What is asked – Transcribe, exactly as they appear, the line that contains "from the axis", the line that contains "cad_parts[node].hide_render = cad_parts[node].hide_viewport", and every line in between, and nothing else.

Data segment –
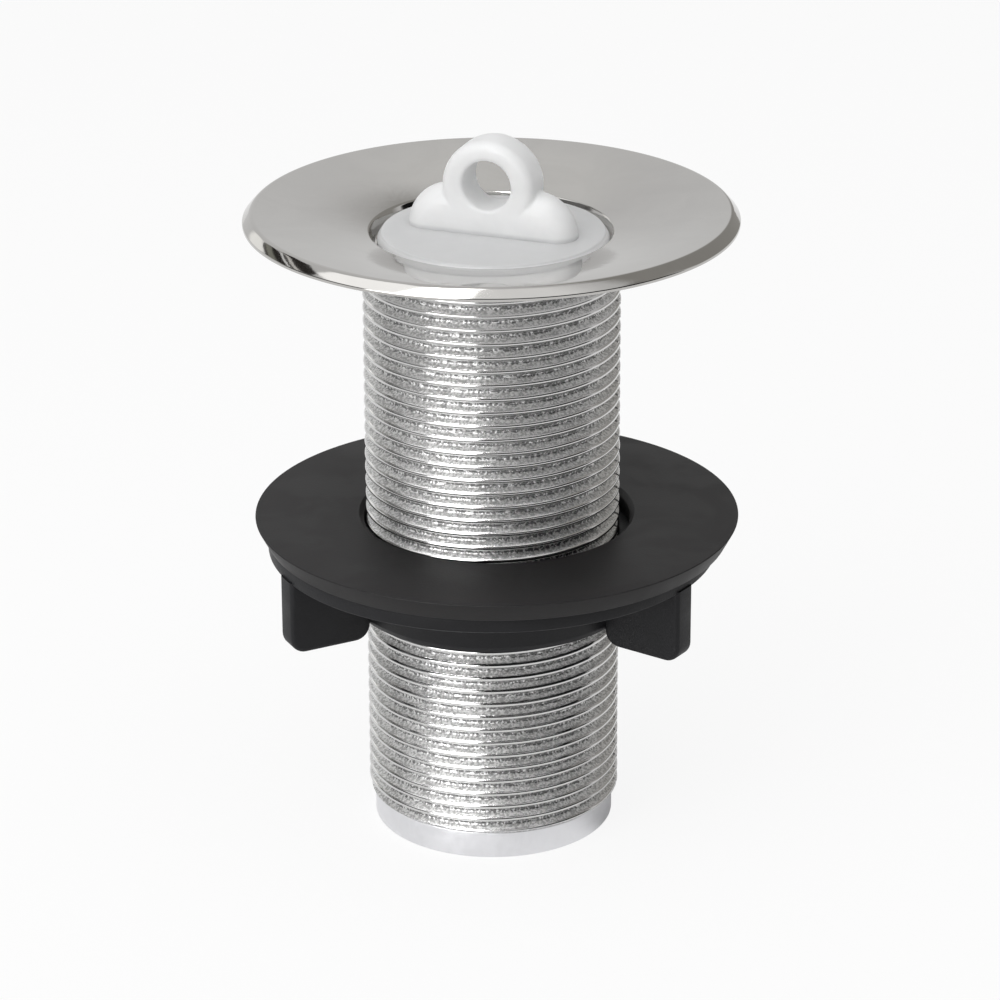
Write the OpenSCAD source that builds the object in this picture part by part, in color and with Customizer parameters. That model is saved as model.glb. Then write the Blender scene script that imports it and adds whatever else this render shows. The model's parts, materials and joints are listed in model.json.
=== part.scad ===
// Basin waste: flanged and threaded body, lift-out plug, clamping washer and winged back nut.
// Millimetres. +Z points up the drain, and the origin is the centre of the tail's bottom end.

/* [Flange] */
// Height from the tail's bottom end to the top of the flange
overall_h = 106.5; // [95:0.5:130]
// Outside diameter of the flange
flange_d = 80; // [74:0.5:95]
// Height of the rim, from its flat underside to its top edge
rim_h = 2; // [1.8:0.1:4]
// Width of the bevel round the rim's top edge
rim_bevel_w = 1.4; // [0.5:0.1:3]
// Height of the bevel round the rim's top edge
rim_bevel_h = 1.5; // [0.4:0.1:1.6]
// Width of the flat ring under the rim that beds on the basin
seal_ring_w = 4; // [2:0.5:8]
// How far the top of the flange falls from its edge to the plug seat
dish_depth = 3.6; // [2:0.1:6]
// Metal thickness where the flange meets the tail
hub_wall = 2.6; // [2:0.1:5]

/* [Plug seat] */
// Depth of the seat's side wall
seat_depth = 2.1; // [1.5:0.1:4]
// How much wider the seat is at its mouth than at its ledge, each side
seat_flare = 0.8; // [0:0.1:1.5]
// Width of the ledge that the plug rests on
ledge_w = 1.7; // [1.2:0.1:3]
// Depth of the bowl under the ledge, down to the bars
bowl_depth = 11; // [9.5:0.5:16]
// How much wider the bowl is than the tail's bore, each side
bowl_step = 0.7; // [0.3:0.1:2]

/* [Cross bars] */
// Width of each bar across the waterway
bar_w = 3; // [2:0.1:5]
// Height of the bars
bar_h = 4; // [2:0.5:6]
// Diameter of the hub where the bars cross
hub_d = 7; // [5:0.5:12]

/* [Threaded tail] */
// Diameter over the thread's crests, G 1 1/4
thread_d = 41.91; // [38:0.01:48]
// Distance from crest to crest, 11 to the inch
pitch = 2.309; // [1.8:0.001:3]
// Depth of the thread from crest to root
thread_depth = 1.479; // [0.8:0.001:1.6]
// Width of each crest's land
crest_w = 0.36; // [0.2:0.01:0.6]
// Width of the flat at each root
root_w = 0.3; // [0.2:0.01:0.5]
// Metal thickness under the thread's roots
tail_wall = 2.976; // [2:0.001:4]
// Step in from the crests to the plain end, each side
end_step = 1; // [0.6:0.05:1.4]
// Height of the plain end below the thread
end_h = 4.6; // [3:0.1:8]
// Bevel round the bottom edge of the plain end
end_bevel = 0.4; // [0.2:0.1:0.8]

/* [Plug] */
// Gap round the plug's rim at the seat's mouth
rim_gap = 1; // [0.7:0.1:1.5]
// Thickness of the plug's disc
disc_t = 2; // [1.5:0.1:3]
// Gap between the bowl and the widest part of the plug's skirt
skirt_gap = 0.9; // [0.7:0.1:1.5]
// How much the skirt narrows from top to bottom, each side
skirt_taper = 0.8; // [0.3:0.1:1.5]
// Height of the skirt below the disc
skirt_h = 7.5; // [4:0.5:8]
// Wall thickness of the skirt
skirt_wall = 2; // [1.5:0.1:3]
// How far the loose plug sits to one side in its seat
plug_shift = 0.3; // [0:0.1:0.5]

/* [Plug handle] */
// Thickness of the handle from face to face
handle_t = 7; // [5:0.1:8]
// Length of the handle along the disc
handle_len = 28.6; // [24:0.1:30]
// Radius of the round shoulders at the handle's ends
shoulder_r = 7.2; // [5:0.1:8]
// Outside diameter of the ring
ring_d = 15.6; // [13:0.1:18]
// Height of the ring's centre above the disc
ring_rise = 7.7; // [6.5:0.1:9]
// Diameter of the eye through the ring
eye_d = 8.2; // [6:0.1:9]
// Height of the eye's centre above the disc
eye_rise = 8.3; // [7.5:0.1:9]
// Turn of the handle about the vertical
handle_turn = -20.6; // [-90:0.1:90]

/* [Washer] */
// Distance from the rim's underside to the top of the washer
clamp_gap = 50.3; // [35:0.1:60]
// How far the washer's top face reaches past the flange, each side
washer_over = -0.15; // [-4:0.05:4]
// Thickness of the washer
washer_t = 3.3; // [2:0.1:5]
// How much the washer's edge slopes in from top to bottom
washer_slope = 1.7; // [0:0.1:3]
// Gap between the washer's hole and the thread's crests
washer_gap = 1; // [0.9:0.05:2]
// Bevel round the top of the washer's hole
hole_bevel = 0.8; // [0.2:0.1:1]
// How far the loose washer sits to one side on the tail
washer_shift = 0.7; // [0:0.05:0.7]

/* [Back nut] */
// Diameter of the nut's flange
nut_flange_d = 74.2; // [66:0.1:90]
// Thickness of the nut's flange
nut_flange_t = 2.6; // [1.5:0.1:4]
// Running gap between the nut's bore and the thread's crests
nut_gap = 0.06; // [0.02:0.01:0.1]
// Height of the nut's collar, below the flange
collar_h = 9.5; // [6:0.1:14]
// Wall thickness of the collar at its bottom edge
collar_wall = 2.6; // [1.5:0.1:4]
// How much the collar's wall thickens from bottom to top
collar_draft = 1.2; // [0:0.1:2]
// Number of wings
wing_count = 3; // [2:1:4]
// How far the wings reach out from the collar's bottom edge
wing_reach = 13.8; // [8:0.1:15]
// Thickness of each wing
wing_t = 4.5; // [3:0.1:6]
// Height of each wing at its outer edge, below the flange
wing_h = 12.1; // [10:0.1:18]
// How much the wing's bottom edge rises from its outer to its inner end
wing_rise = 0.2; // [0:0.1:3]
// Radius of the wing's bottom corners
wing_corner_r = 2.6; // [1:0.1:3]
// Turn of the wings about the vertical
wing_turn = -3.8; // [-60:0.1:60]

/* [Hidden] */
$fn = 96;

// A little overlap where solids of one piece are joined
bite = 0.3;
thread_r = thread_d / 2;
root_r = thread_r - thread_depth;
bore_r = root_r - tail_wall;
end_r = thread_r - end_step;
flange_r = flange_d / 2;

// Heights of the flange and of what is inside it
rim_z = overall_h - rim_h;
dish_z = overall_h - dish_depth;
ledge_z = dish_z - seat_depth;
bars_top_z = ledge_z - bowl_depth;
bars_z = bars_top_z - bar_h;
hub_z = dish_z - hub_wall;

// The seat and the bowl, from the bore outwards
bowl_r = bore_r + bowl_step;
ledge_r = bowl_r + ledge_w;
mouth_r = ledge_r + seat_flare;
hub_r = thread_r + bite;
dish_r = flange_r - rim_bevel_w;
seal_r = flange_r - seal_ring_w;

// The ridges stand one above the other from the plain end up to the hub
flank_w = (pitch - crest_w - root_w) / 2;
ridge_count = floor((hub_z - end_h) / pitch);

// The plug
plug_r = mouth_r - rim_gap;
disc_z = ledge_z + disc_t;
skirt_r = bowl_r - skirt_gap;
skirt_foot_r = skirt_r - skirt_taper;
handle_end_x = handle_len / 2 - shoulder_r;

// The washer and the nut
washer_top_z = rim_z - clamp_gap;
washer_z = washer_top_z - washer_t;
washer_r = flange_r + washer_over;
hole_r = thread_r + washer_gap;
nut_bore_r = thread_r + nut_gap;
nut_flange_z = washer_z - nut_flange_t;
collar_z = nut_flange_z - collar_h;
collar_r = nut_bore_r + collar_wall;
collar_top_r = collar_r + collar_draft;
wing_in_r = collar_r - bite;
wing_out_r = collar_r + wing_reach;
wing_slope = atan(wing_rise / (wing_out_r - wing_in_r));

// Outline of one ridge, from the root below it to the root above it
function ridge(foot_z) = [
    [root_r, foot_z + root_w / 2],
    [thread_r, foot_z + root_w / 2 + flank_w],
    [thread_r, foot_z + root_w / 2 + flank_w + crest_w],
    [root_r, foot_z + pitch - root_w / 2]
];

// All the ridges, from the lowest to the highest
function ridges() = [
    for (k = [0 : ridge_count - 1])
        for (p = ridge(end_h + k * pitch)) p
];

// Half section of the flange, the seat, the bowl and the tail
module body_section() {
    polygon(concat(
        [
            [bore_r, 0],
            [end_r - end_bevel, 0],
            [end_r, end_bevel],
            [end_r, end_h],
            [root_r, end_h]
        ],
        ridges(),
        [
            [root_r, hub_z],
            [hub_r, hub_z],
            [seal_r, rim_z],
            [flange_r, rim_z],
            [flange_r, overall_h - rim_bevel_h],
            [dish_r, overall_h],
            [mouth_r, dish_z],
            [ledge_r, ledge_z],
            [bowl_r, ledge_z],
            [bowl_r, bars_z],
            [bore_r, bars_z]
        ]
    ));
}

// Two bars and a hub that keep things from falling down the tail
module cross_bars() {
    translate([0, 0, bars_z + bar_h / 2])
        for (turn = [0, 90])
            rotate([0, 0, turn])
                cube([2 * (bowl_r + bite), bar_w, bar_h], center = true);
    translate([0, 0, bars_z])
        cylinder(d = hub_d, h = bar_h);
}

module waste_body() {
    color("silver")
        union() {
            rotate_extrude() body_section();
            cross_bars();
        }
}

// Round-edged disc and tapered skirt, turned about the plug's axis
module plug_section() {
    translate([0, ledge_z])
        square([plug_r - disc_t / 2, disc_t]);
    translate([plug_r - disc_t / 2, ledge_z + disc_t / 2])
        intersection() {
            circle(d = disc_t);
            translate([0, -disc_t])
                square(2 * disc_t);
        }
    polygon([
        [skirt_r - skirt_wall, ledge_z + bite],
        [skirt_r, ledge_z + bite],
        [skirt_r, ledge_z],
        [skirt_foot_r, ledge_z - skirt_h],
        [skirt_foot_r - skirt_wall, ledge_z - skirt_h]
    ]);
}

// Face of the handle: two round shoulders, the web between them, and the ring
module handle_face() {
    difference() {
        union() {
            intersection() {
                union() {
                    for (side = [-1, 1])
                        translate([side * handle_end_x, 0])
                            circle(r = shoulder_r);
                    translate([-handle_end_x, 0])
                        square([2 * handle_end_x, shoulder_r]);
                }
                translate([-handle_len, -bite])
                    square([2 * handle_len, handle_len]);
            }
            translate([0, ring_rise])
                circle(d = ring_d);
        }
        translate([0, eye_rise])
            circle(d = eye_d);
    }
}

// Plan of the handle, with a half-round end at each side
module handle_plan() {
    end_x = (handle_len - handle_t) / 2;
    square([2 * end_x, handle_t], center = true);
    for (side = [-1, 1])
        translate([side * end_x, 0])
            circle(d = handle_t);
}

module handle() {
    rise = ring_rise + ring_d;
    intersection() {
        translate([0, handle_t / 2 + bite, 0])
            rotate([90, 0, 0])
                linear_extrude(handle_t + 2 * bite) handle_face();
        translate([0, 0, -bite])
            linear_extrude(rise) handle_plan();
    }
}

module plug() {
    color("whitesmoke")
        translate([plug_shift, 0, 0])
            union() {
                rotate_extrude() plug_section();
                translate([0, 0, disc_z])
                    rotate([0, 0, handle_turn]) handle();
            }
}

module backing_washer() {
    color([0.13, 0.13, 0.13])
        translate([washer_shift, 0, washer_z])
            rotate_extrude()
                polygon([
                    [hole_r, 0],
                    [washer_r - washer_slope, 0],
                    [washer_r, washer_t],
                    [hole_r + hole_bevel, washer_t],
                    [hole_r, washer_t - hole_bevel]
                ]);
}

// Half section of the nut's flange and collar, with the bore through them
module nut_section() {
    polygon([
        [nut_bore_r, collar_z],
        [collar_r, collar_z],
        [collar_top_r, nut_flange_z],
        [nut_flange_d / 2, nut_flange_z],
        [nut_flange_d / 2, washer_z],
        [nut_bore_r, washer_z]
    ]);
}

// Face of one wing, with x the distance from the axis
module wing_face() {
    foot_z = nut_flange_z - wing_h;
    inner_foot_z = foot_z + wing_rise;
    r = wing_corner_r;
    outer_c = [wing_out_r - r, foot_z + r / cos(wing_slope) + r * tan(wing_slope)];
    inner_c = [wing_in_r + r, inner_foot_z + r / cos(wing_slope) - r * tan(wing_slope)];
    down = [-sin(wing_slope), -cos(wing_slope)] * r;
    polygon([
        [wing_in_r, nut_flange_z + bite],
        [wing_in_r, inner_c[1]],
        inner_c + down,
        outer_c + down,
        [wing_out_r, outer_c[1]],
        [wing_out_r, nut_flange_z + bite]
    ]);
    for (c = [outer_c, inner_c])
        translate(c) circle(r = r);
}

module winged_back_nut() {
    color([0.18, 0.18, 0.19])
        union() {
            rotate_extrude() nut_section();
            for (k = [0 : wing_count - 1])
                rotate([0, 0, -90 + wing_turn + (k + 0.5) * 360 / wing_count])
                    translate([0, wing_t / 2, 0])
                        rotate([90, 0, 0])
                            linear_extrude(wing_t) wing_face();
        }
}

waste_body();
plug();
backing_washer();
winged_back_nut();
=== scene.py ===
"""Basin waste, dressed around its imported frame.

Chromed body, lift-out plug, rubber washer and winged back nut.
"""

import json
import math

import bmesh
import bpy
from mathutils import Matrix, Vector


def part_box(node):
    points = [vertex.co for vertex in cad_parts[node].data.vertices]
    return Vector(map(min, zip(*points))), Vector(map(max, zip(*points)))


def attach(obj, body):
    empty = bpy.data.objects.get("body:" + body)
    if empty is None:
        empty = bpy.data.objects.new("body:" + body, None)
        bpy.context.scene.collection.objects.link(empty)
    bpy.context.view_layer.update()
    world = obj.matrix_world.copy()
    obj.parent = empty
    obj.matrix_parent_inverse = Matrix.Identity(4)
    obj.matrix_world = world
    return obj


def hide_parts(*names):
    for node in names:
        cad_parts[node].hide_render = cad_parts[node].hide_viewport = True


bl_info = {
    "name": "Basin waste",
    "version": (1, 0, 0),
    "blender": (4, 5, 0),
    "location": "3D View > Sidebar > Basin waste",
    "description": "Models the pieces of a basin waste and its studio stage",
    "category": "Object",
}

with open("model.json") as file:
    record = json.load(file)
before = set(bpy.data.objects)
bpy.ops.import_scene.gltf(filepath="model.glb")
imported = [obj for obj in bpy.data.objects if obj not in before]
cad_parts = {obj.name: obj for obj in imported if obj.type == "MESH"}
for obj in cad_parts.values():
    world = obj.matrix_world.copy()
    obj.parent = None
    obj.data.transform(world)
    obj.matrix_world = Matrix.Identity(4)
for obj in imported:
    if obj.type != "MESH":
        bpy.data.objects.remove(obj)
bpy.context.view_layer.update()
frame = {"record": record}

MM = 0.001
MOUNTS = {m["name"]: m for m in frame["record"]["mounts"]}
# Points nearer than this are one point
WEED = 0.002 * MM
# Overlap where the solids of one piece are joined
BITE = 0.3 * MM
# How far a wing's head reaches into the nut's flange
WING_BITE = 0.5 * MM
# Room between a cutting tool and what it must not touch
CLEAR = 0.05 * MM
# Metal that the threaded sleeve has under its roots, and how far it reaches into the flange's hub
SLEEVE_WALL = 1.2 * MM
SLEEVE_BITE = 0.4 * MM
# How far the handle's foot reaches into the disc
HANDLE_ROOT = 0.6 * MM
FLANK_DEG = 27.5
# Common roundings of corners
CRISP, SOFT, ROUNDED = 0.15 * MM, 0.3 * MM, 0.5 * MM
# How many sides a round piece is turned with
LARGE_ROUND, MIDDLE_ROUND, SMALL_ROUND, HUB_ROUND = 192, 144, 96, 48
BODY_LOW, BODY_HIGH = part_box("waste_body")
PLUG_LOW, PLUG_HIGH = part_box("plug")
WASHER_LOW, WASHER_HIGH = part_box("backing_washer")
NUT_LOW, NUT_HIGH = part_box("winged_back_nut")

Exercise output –
// Face of one wing, with x the distance from the axis
module wing_face() {
    foot_z = nut_flange_z - wing_h;
    inner_foot_z = foot_z + wing_rise;
    r = wing_corner_r;
    outer_c = [wing_out_r - r, foot_z + r / cos(wing_slope) + r * tan(wing_slope)];
    inner_c = [wing_in_r + r, inner_foot_z + r / cos(wing_slope) - r * tan(wing_slope)];
    down = [-sin(wing_slope), -cos(wing_slope)] * r;
    polygon([
        [wing_in_r, nut_flange_z + bite],
        [wing_in_r, inner_c[1]],
        inner_c + down,
        outer_c + down,
        [wing_out_r, outer_c[1]],
        [wing_out_r, nut_flange_z + bite]
    ]);
    for (c = [outer_c, inner_c])
        translate(c) circle(r = r);
}

module winged_back_nut() {
    color([0.18, 0.18, 0.19])
        union() {
            rotate_extrude() nut_section();
            for (k = [0 : wing_count - 1])
                rotate([0, 0, -90 + wing_turn + (k + 0.5) * 360 / wing_count])
                    translate([0, wing_t / 2, 0])
                        rotate([90, 0, 0])
                            linear_extrude(wing_t) wing_face();
        }
}

waste_body();
plug();
backing_washer();
winged_back_nut();
=== scene.py ===
"""Basin waste, dressed around its imported frame.

Chromed body, lift-out plug, rubber washer and winged back nut.
"""

import json
import math

import bmesh
import bpy
from mathutils import Matrix, Vector


def part_box(node):
    points = [vertex.co for vertex in cad_parts[node].data.vertices]
    return Vector(map(min, zip(*points))), Vector(map(max, zip(*points)))


def attach(obj, body):
    empty = bpy.data.objects.get("body:" + body)
    if empty is None:
        empty = bpy.data.objects.new("body:" + body, None)
        bpy.context.scene.collection.objects.link(empty)
    bpy.context.view_layer.update()
    world = obj.matrix_world.copy()
    obj.parent = empty
    obj.matrix_parent_inverse = Matrix.Identity(4)
    obj.matrix_world = world
    return obj


def hide_parts(*names):
    for node in names:
        cad_parts[node].hide_render = cad_parts[node].hide_viewport = True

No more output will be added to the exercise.